Unemployment figures are always doing a yo-yo on the daily news. Remember, this measures the number of job seekers. It entails, among other factors, the number of new jobs created, and how many people are entering the work force.

Inflation is a complex issue. Politicians and bankers want to tell you it’s is low. One way they did this by removing housing costs from the index (the CPI). If they did count housing, for example, my dad’s house has undergone a 3500% price inflation, most of it in the past fifteen years. Great if you own the place; not so good if you’re a first-time buyer.

Gives you an idea of how complicated this stuff really is…


It really helps to check your facts. And to trust the recognized experts, even while getting a second, third, and fourth opinion.

This very column has fallen prey to misinformation. I once mentioned that "gay teens are three times more likely to commit suicide." In reality, while they have their problems, they are no more likely to off themselves than other teens. That error had been traced to a single social worker, quoted by a reporter who didn’t ask for verification. (There wasn’t any.)

A common foul-up is misquotes. A popular saying I once quoted (along with CAUSA and Paul Harvey) is Tocqueville’s, "America is great because she is good." Trouble is, he never said it.

Ditto with Lincoln’s, "You cannot help the poor man by destroying the rich," etc. Those were written by the Rev. William Boetcker, and distributed in a pamphlet along with some actual Lincoln quotes.


The media usually does a horrible job of presenting science. PBS and the Discovery Channel do better, but they water things down, besides having a slant. Few people notice, because the citizenry is so ill-informed.

Decades ago, my mother’s "health food nut" friends combined wisdom and insight with a load of gibberish. One time they were ranting about how the evil Big Food Corporations are "burning salt," then selling us hapless consumers "the ashes."

Sounds alarming, unless you managed to stay awake in High School chemistry. Even as a child it was very frustrating.
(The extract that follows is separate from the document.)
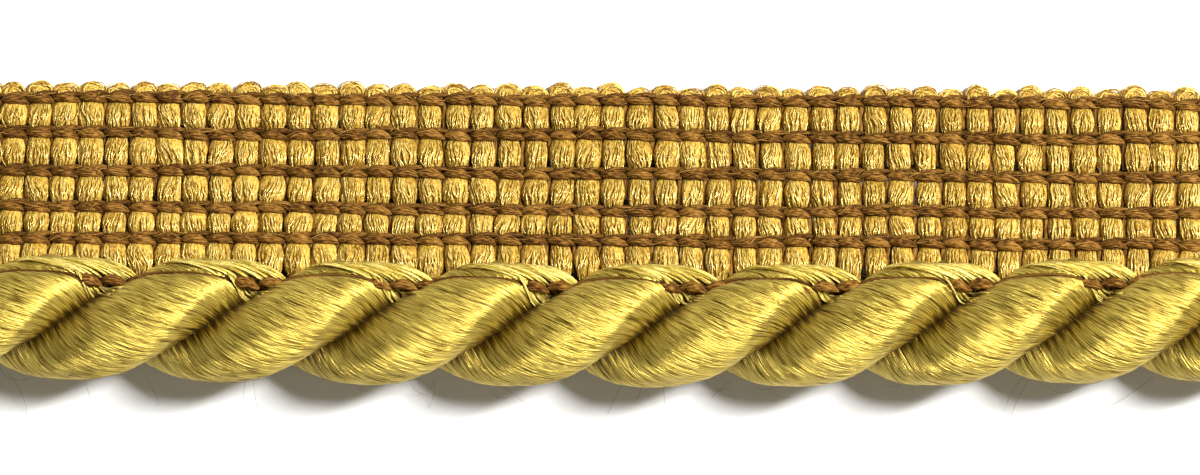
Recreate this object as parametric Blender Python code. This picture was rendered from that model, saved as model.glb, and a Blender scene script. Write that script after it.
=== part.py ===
"""Lipped twisted cord piping: a two-ply satin cord bound to a chain-stitched woven lip.

The cord runs along X, the lip spreads toward +Y and the piece lies on the plane z = 0.
"""
import math

import bmesh
import bpy

# ---------------------------------------------------------------- driving sizes (metres)
LENGTH = 0.110            # cut length of the trimming
GAP = 0.0003              # clearance between neighbouring pieces

CORD_RADIUS = 0.00475     # a 3/8 inch cord
AXIS_Y = -0.0063          # where the cord's axis runs
AXIS_Z = CORD_RADIUS - 0.00008   # the lobes are pressed slightly flat on the table
HALF_LAY = 0.01072        # spacing of neighbouring plies along the cord
FRONT_X = -0.0013         # where the first ply lies on top of the cord
TIGHTENING = 60.0         # growth of the twist along the cord, half turns per square metre
CORD_SWAY = 0.00033       # the cord's sideways wander
CORD_SWAY_HALF_WAVE = 0.062
PLY_HALF_WIDTH = 0.72 * CORD_RADIUS
PLY_CENTRE = 0.50 * CORD_RADIUS
PLY_PRESSING = 0.75       # below 1, a ply is pressed flat where it meets the other
RINGS_PER_LAY = 18
PLY_SIDES = 12
FINE_SIDES = 96           # for measuring clearances off a ply's outline

WEFT_COUNT = 56           # weft bundles, about 13 to the inch
WEFT_PITCH = LENGTH / WEFT_COUNT   # each chain has one stitch to each bundle
COLUMNS = 2 * WEFT_COUNT + 1       # sections of the lip and the chains, two to a bundle
ROW_REACH = {             # each chain's distance from the cord's axis
    "chain_row_1": 0.0163,
    "chain_row_2": 0.0138,
    "chain_row_3": 0.0109,
    "chain_row_4": 0.0082,
    "chain_row_5": 0.0059,
}
LIP_SKEW = -0.0060        # the lip drifts toward the cord along X
LIP_SLOPE = 0.40          # fall of the lip per metre of width
FOLD_REACH = 0.0163       # where the sloping underside meets the table
LOOP_REACH = {"long": 0.0176, "short": 0.0171, "between": 0.0168}
LOOP_EDGE = 0.00055       # thickness of the outer loops at their tips
PILLOW = 0.00150          # height of a weft pillow over the lip's underside
PILLOW_VALLEY = 0.00100   # and between two pillows
GROOVE = 0.00035          # height of a groove's bottom over the underside
GROOVE_HALF_WIDTH = 0.00080
LIP_ROOT = (0.0048, 0.0066)   # heights between which the lip meets the cord
EDGE_BEVEL = 0.00010      # softening of the lip's edge along the cord
EDGE_SHARE = 0.78         # height of the lip near its edges, as a share of a pillow's
CHAIN_SEAT = 0.00083      # height of a chain's lowest edge over the underside
CHAIN_WIDE = 0.00052      # half width in the middle of a stitch
CHAIN_NARROW = 0.00030    # and where two stitches meet
CHAIN_RISE = 1.25         # slope of a chain's flanks

BINDING_ANGLE = math.radians(50)   # place of the binding chain, from the cord's top
BINDING_MEAN = 0.00393    # the binding chain's mean distance from the cord's axis
BINDING_SWING = 0.00028   # and its rise over each ply
BINDING_GROOVE_RADIUS = 0.00100
BINDING_INNER = 0.00040   # reach of the chain below and above its centre line
BINDING_OUTER = 0.00035
CUTTER_SIDES = 8

GOLD_SATIN = ((0.62, 0.42, 0.09, 1.0), 0.30)
GOLD_WEFT = ((0.58, 0.36, 0.09, 1.0), 0.45)
BROWN_YARN = ((0.24, 0.10, 0.025, 1.0), 0.80)


# ---------------------------------------------------------------- scene helpers
def clear_scene():
    """Remove every object."""
    for old in list(bpy.data.objects):
        bpy.data.objects.remove(old, do_unlink=True)


def make_collection(name):
    """Add a collection to the scene."""
    collection = bpy.data.collections.new(name)
    bpy.context.scene.collection.children.link(collection)
    return collection


def make_material(name, look):
    """Make a Principled material from a colour and a roughness."""
    colour, roughness = look
    material = bpy.data.materials.new(name)
    material.use_nodes = True
    shader = material.node_tree.nodes["Principled BSDF"]
    shader.inputs["Base Color"].default_value = colour
    shader.inputs["Roughness"].default_value = roughness
    shader.inputs["Metallic"].default_value = 0.0
    return material


def loft(name, rings, collection, material=None):
    """Join equal closed sections into one capped solid."""
    mesh_data = bmesh.new()
    rows = [[mesh_data.verts.new(point) for point in ring] for ring in rings]
    sides = len(rings[0])
    for near, far in zip(rows, rows[1:]):
        for side in range(sides):
            after = (side + 1) % sides
            mesh_data.faces.new((near[side], near[after], far[after], far[side]))
    mesh_data.faces.new(rows[0][::-1])
    mesh_data.faces.new(rows[-1])
    bmesh.ops.recalc_face_normals(mesh_data, faces=mesh_data.faces)
    mesh = bpy.data.meshes.new(name)
    mesh_data.to_mesh(mesh)
    mesh_data.free()
    obj = bpy.data.objects.new(name, mesh)
    collection.objects.link(obj)
    if material is not None:
        mesh.materials.append(material)
    return obj


# ---------------------------------------------------------------- the cord's form
def half_turns(x):
    """Half turns of the twist since FRONT_X; the lay tightens along the cord."""
    run = x - FRONT_X
    return run / HALF_LAY + TIGHTENING * run * run


def cord_y(x):
    """The axis of the cord, which wanders a little."""
    return AXIS_Y + CORD_SWAY * math.cos(math.pi * (x + LENGTH / 2) / CORD_SWAY_HALF_WAVE)


def ply_section(sides):
    """A ply's outline as (across, outward): oval, a little flat against its neighbour."""
    points = []
    for step in range(sides):
        turn = 2 * math.pi * step / sides
        across = PLY_HALF_WIDTH * math.sin(turn)
        outward = math.cos(turn)
        if outward >= 0:
            outward = PLY_CENTRE + (CORD_RADIUS - PLY_CENTRE) * outward
        else:
            outward = PLY_CENTRE - (PLY_CENTRE - GAP / 2) * (-outward) ** PLY_PRESSING
        points.append((across, outward))
    return points


def ply_ring(x, phase, sides):
    """One ply's section at x, turned to its place round the cord."""
    angle = math.pi * (half_turns(x) + phase)
    ring = []
    for across, outward in ply_section(sides):
        y = cord_y(x) + outward * math.sin(angle) + across * math.cos(angle)
        z = AXIS_Z + outward * math.cos(angle) - across * math.sin(angle)
        ring.append((x, y, max(z, 0.0)))
    return ring


def cord_flank(x, low, high):
    """The cord's reach toward the lip between two heights."""
    reach = 0.0
    for phase in (0, 1):
        for _, y, z in ply_ring(x, phase, FINE_SIDES):
            if low <= z <= high:
                reach = max(reach, y - cord_y(x))
    return cord_y(x) + reach


# ---------------------------------------------------------------- the lip's form
def column_x(column):
    """Place of a column along the cord."""
    return -LENGTH / 2 + column * WEFT_PITCH / 2


def lip_y(x, reach):
    """A line along the lip, at its reach from the cord's axis."""
    return AXIS_Y + reach + LIP_SKEW * x


def underside(y):
    """Height of the lip's underside: a slope that ends flat on the table."""
    return max(0.0, (AXIS_Y + FOLD_REACH - y) * LIP_SLOPE)


def groove_flank(distance, height):
    """Height of the lip beside a groove, no higher than the groove's own flank."""
    flank = GROOVE + (PILLOW - GROOVE) * distance / GROOVE_HALF_WIDTH
    return min(height, flank)


def lip_ring(column):
    """The lip's section at one column: even columns lie between two weft bundles."""
    x = column_x(column)
    on_weft = column % 2 == 1
    height = PILLOW if on_weft else PILLOW_VALLEY
    if not on_weft:
        tip = LOOP_REACH["between"]
    elif column % 4 == 1:
        tip = LOOP_REACH["long"]
    else:
        tip = LOOP_REACH["short"]
    inner = cord_flank(x, *LIP_ROOT) + GAP
    last_groove = lip_y(x, ROW_REACH["chain_row_5"])
    crest = max(last_groove - GROOVE_HALF_WIDTH, inner + EDGE_BEVEL)
    top = [(inner, EDGE_SHARE * groove_flank(last_groove - inner, height))]
    top.append((crest, groove_flank(last_groove - crest, height)))
    grooves = sorted(ROW_REACH.values())
    for here, after in zip(grooves, grooves[1:]):
        top.append((lip_y(x, here), GROOVE))
        top.append((lip_y(x, here + GROOVE_HALF_WIDTH), height))
        top.append((lip_y(x, after - GROOVE_HALF_WIDTH), height))
    top.append((lip_y(x, grooves[-1]), GROOVE))
    shoulder = (grooves[-1] + GROOVE_HALF_WIDTH + tip) / 2
    top.append((lip_y(x, shoulder), EDGE_SHARE * height))
    top.append((lip_y(x, tip), LOOP_EDGE))
    ring = [(x, y, underside(y) + rise) for y, rise in top]
    ring.append((x, lip_y(x, tip), 0.0))
    ring.append((x, AXIS_Y + FOLD_REACH, 0.0))
    ring.append((x, inner, underside(inner)))
    return ring


def stitch_half_width(column):
    """A chain is wide in the middle of a stitch and narrow at its ends."""
    return CHAIN_WIDE if column % 2 == 1 else CHAIN_NARROW


# ---------------------------------------------------------------- the pieces
def build_plies(collection, material, cutter):
    """The two yarns of the cord, with the groove that the binding chain presses in."""
    count = round(LENGTH / (2 * HALF_LAY) * RINGS_PER_LAY)
    stations = [-LENGTH / 2 + LENGTH * step / count for step in range(count + 1)]
    for phase in (0, 1):
        rings = [ply_ring(x, phase, PLY_SIDES) for x in stations]
        ply = loft(f"cord_ply_{phase + 1}", rings, collection, material)
        cut = ply.modifiers.new("Binding groove", "BOOLEAN")
        cut.object = cutter
        cut.operation = "DIFFERENCE"


def binding_centre(x):
    """The binding chain's distance from the axis: sunk over the plies, lower between them."""
    away = BINDING_ANGLE - math.pi * half_turns(x)
    return BINDING_MEAN + BINDING_SWING * math.cos(2 * away)


def around_binding(x, outward, across):
    """A point near the binding chain's centre line, in the cord's own directions."""
    radius = binding_centre(x) + outward
    sine = math.sin(BINDING_ANGLE)
    cosine = math.cos(BINDING_ANGLE)
    y = cord_y(x) + radius * sine + across * cosine
    z = AXIS_Z + radius * cosine - across * sine
    return (x, y, z)


def build_binding_cutter(collection):
    """A round groove along the binding chain, longer than the cord."""
    turns = [2 * math.pi * (side + 0.5) / CUTTER_SIDES for side in range(CUTTER_SIDES)]
    rings = []
    for column in range(-2, COLUMNS + 2):
        x = column_x(column)
        ring = []
        for turn in turns:
            outward = BINDING_GROOVE_RADIUS * math.cos(turn)
            across = BINDING_GROOVE_RADIUS * math.sin(turn)
            ring.append(around_binding(x, outward, across))
        rings.append(ring)
    cutter = loft("binding_groove_cutter", rings, collection)
    cutter.hide_render = True
    cutter.display_type = "WIRE"
    return cutter


def build_binding_chain(collection, material):
    """The brown chain that binds the cord to the lip."""
    rings = []
    for column in range(COLUMNS):
        x = column_x(column)
        half = stitch_half_width(column)
        ring = [
            around_binding(x, -BINDING_INNER, 0.0),
            around_binding(x, BINDING_OUTER, half),
            around_binding(x, BINDING_OUTER, -half),
        ]
        rings.append(ring)
    loft("binding_chain", rings, collection, material)


def build_lip(collection, material):
    """The woven tape with pillows, chain grooves and outer loops."""
    rings = [lip_ring(column) for column in range(COLUMNS)]
    loft("lip", rings, collection, material)


def build_chain_rows(collection, material):
    """The five warp chains that lie in the lip's grooves."""
    for name, reach in ROW_REACH.items():
        rings = []
        for column in range(COLUMNS):
            x = column_x(column)
            y = lip_y(x, reach)
            half = stitch_half_width(column)
            bottom = underside(y) + CHAIN_SEAT
            top = bottom + CHAIN_RISE * half
            rings.append([(x, y, bottom), (x, y + half, top), (x, y - half, top)])
        loft(name, rings, collection, material)


def main():
    """Build the trimming."""
    clear_scene()
    piping = make_collection("Twisted Cord Piping")
    cutters = make_collection("Cutters")
    satin = make_material("Gold satin", GOLD_SATIN)
    weft = make_material("Gold weft", GOLD_WEFT)
    brown = make_material("Brown yarn", BROWN_YARN)
    cutter = build_binding_cutter(cutters)
    build_plies(piping, satin, cutter)
    build_lip(piping, weft)
    build_chain_rows(piping, brown)
    build_binding_chain(piping, brown)


main()
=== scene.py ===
import math
from math import pi, radians

import bpy
import numpy as np
from numpy.random import default_rng
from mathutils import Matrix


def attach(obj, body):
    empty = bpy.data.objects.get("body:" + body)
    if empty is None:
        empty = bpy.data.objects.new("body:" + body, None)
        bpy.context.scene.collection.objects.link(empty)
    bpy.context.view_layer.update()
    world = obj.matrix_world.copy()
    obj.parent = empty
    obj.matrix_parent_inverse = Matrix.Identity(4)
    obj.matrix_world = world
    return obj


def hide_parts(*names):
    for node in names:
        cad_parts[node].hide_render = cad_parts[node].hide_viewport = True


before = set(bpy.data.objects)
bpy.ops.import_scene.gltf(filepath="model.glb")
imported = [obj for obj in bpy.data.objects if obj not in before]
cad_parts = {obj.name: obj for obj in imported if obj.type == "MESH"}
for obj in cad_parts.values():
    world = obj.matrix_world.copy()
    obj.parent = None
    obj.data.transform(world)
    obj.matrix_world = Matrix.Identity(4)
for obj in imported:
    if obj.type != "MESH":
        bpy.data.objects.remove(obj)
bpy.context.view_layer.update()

SCENE = bpy.context.scene

# -------- sizes shared with the frame (metres)
LENGTH = 0.110
HALF_LENGTH = LENGTH / 2
CORD_RADIUS = 0.00475
AXIS_Y = -0.0063  # the cord's axis
AXIS_Z = CORD_RADIUS - 0.00008
HALF_LAY = 0.01072  # spacing of neighbouring plies along the cord
FRONT_X = -0.0013  # where the first ply lies on top
TIGHTENING = 60.0  # growth of the twist, half turns per square metre
CORD_SWAY = 0.00033  # sideways wander of the axis
CORD_SWAY_HALF_WAVE = 0.062
PLY_HALF_WIDTH = 0.72 * CORD_RADIUS
PLY_CENTRE = 0.42 * CORD_RADIUS  # middle of a ply's section, from the cord's axis
CREASE_ANGLE = radians(51)  # place of the binding chain round the cord
BINDING_RADIUS = 0.755 * CORD_RADIUS  # and its distance from the axis
WEFT_COUNT = 56  # weft bundles of the lip, and stitches of each chain
WEFT_PITCH = LENGTH / WEFT_COUNT
ROWS = (0.01645, 0.0138, 0.0109, 0.0082, 0.00585)  # chains 1 to 5, from the cord's axis
LIP_SKEW = -0.0060  # the lip's rows slant a little against the cord
LIP_SLOPE = 0.40  # the lip's fall from the cord's flank to the table
FOLD_REACH = 0.0163  # where it meets the table, from the cord's axis
TABLE_GAP = 0.00002  # least height over the table

# -------- seeds of the random draws
LIP_SEED = 3
PLY_SEED = 10
ROW_SEED = 30
CHAIN_SEED = 40
BINDING_SEED = 50
THREAD_SEED = 51
WING_SEED = 60
STUB_SEED = 61
FUZZ_SEED = 62
STRAY_SEED = 77
HAIR_SEED = 78

# -------- vectors shared by the pieces
UP = np.array([0.0, 0.0, 1.0])
ALONG = np.array([1.0, 0.0, 0.0])
CREASE_UP = np.array([0.0, math.sin(CREASE_ANGLE), math.cos(CREASE_ANGLE)])


# -------- helpers
def half_turns(x):
    """Half turns of the cord's twist since FRONT_X."""
    run = x - FRONT_X
    return run / HALF_LAY + TIGHTENING * run * run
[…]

I am reminded of the scene in Coal Miner’s Daughter, in which Sissy Spacek’s character bakes Tommy Lee Jones a pie, and it turns out she doesn’t know the crucial difference between salt and sugar.

Here in California, some people wear gas masks to keep out horrible "environmental toxins." Marin County spent over a million dollars to build special, ultra-clean apartments for these sufferers. However, if you press the issue, most of them cannot specify even five such toxins, or their metabolites within the human body. (In the event, the "clean" places made them just as sick.)

Sometimes it gets downright silly. Currently the media is filled with ads for two types of health product for men. One kind promises to restore youthful vigor by boosting testosterone levels. The other promises to create hair growth by suppressing DHT, aka testosterone.

One wonders how many confused men are swallowing both kinds of (quite expensive)product. The real irony -- if not the crime -- is that neither type works at all!


There is hope. Many keen thinkers are working to promote information over its alternatives.

Dr. Dean Edell (though a secular humanist) promotes health-related common sense through his book and radio show.

Phillip Howard has a new book out, The Lost Art of Drawing the Line. He rails against silly court decisions and botched zero tolerance policies.

On the Internet, busts hoaxes and urban legends on a daily basis. Also, keeps on eye on media excesses.

The magazine American Journalism Review is a great source. Our own Washington Times and Paragon House are spreading the right information in large doses.

Common sense is required. Ask some hard questions. What would your grandmother say?

Use your personal faith and conscience as a guide. Far from quashing truth and inquiry (a la Galileo vs. the Inquisition), an absolute moral standard can provide a stable base from which to weigh the information stream.

Do say hello for me to the next pollster who calls.